Veri tabanının oluşturulma yöntemleriyle ilgili de bilgi veren Belli, açık kaynaklar üzerinden gittiklerini ve güncel-politik tartışmalara girmeden, dosyasına ulaşabildikleri tüm gazeteci yargılamalarını takip ettiklerini ifade etti: “Açık kaynaklardan ulaştığımız isimlerin hepsinin dava dosyalarına, avukatlarına ve kendilerine ulaştık. Eğer hapistelerse ailelerine ulaşmaya çalıştık. Sonra dava dosyalarını teker teker okuduk. Bu verinin açık hale gelmesini istedik. Dolayısıyla kendimiz teyit edebildiğimiz, çalışabildiğimiz, özetini çıkarabileceğimiz tüm veriyi ve bilgiyi bir yerde toplamak istedik. Böylece herkesin anlayabileceği şekilde gazetecilerin hangi konulardan yargılandığı, haklarında hangi sebeplerle dava açıldığı verisi bir araya getirilmiş oldu.”

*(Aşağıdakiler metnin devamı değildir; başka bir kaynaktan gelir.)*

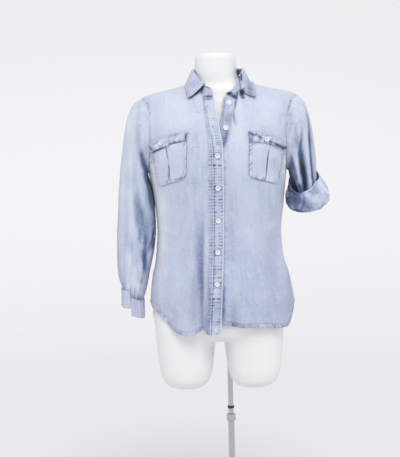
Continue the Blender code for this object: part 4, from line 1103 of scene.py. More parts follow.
def turn_up(angle, share):
    """The turned-up sleeve end: the side away from the sleeve, starting at the sleeve's end."""
    short_sleeve = sleeve(SHORT_SLEEVE, SHORT_SLEEVE_FOLDS, 1)

    def bare(angle, share):
        free = ring(TURN_UP, angle, share)
        end, before = short_sleeve(angle, 1.0 + 0 * share), short_sleeve(angle, 0.98 + 0 * share)
        inward = normals(short_sleeve, angle, 0.98 + 0 * share, step_b=0.004)
        start = end + unit(end - before) * 2 * SEAM_GAP - inward * ROLLED_CLOTH * 0.7
        weight = 1 - smoothstep(share / TURN_UP_BLEND)
        return free + (start - ring(TURN_UP, angle, 0 * share)) * weight[..., None]

    outward = normals(bare, angle, share, step_b=0.004)
    return bare(angle, share) - outward * sleeve_folds(TURN_UP_FOLDS, angle, share)[..., None]


def cuff_slit_drop(angle):
    """How far the cuff and the sleeve's end hang down, going round from the slit."""
    turned = (np.degrees(angle) - CUFF_SLIT_ANGLE) % 360.0 / 360.0
    return CUFF_DROP * (1 - turned)


def front_sink(side, theta, level):
    """How far a front lies below the body's surface: the left one sinks in under the right one."""
    x = bare_body(theta, level)[..., 0]
    return (side > 0) * FRONT_STEP * near(x, 0.030, 0.035) * near(level, 1.215, 0.060)


def quad(corners, u, v):
    """A point inside four corners given in order, u along the first side, v down."""
    (ax, az), (bx, bz), (cx, cz), (dx, dz) = corners
    x = (1 - v) * ((1 - u) * ax + u * bx) + v * ((1 - u) * dx + u * cx)
    z = (1 - v) * ((1 - u) * az + u * bz) + v * ((1 - u) * dz + u * cz)
    return x, z


def flap_surface(shapes, u, v):
    """The flap's outer side, its lower edge standing out in a shallow wave."""
    x, z = quad(shapes["flap"], u, v)
    z = z + shapes["bow"] * 4 * u * (1 - u)
    flare = shapes["flare"] * v * (1 + 0.8 * np.sin(2 * np.pi * (1.6 * u + 0.1)))
    return theta_at(x, z), z, POCKET_GAP + 2 * CLOTH + 2 * SEAM_GAP + flare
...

Türkiye’de insan hakları alanındaki izlemelerin strateji ve sistematik içinde yapılabilmesini kolaylaştırabilecek bir model oluşturmak için projeyi yürüttüklerini belirten Burçak Belli, “Bir izleme sistemi, bir izleme stratejisi kurduk. O göstergeleri alıp diyelim ki insan hakları savunucularının yargılanmasına koyabiliriz. Yeni göstergeleri insan hakları standartları içerisinden, mevzuatlar içerisinden, sözleşmeler içerisinden belirleyip o göstergeleri üzerinden aynı şekilde orayı da izleyebiliriz ve oradaki eğilimleri tespit edilebilir hale gelebiliriz. Tüm bunları bu izleme veritabanı modeli sayesinde sistematik olarak yapabiliriz. Türkiye’de insan hakları alanında bu türlü veriye dayalı, sistematik izlemelere büyük ihtiyaç var” dedi. Veri tabanını önümüzdeki yıl tüm kullanıcılara açmayı da hedeflediklerini kaydeden Belli, “Bundan sonra bu model üzerinden maden meselesini de izleyebilirsiniz; aynı şekilde aynı kurgu, anahtar kodlarıyla, göstergelerle. Ya da baraj inşaatları etrafındaki çevresel ve toplumsal sorunları da izleyebilirsiniz, iklim değişikliğinin sosyal adalete etkisini de izleyebilirsiniz. Yani aklınıza gelebilecek tüm hayati insan hakları konularında sistematik izleme yapabilecek hale gelebiliriz. Bilgiye erişimi de kolaylaştıran bir şey yapmış oluyoruz. Sistematik izleme ile beraber kurgunun nasıl işlemesi gerektiğini de bilgilendirebilecek, yeni politikaların nasıl belirlenmesi gerektiğini de bilgilendirebilecek, savunuculuk yapan kurum kuruluşları için altlık oluşturabilecek bir şey yaratmış olduk. Bir veri zemini yaratmış olduk aslında. Bu model ile beraber artık tekil söylem diye bir şey olmak zorunda değil,”  diye konuştu.